Posner's decision attests to the strength of the Fair Housing Act in its power to combat discrimination even where the plaintiffs were not injured by the defendants' actions in the traditional manner in which injury must be demonstrated to support standing. Posner's decision also demonstrates the frustration some defendants exhibit toward anti-discrimination laws such as the Fair Housing Act and why standing is still an issue in Fair Housing Act cases over 30 years after the Supreme Court's ruling in Havens Realty.

Power of the Statute

The Second Circuit remanded Olsen back to the district court for a new trial, noting that LIHS "will have to demonstrate at trial it has indeed suffered impairment in its role of facilitating open housing before it will be entitled to judicial relief." While the Olsens are still in the case and can seek damages from Stark Homes due to its refusal to give them a lease, it would have been interesting to see what relief LIHS could have obtained other than its own monetary losses if it were the only remaining plaintiff in the case.
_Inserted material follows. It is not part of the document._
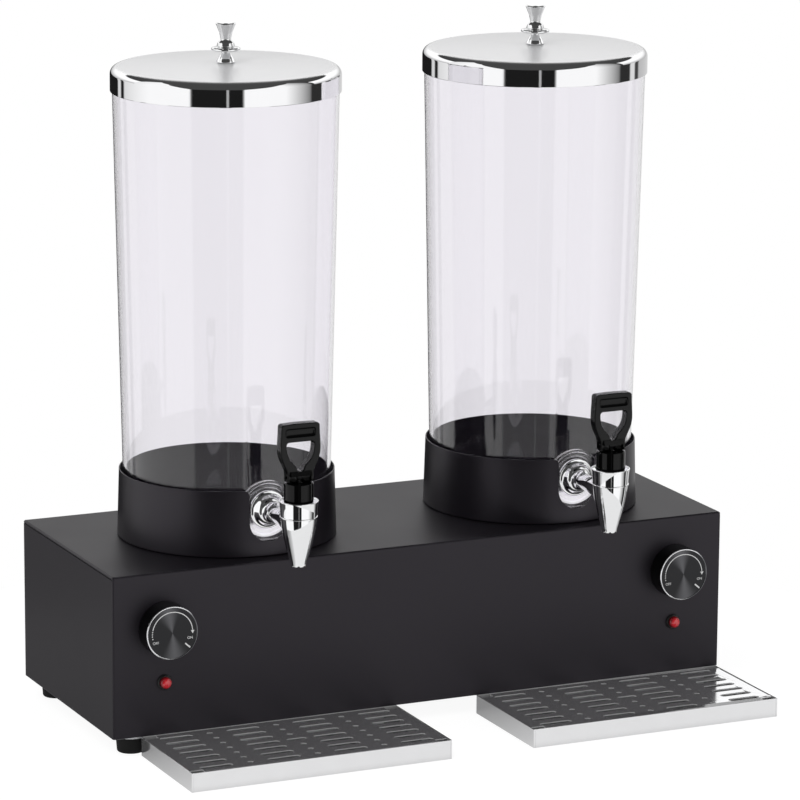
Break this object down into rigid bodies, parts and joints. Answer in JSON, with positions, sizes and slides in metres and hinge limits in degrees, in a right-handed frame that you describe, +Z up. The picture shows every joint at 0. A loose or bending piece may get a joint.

While it is not clear that LIHS could have received damages for the Olsens, it is likely that it could have obtained some sort of injunctive relief against Stark Homes for the future based on the Second Circuit's affirmance of the district court's grant of injunctive relief in Ragin where the plaintiffs included an advocacy group like LIHS.

Regardless of the outcome of the new trial in Olsen, the Second Circuit decision reiterates the fact that one does not have to be "injured" in the traditional sense in order to have standing to bring an action under the federal Fair Housing Act and that view of standing attests to the power of the statute.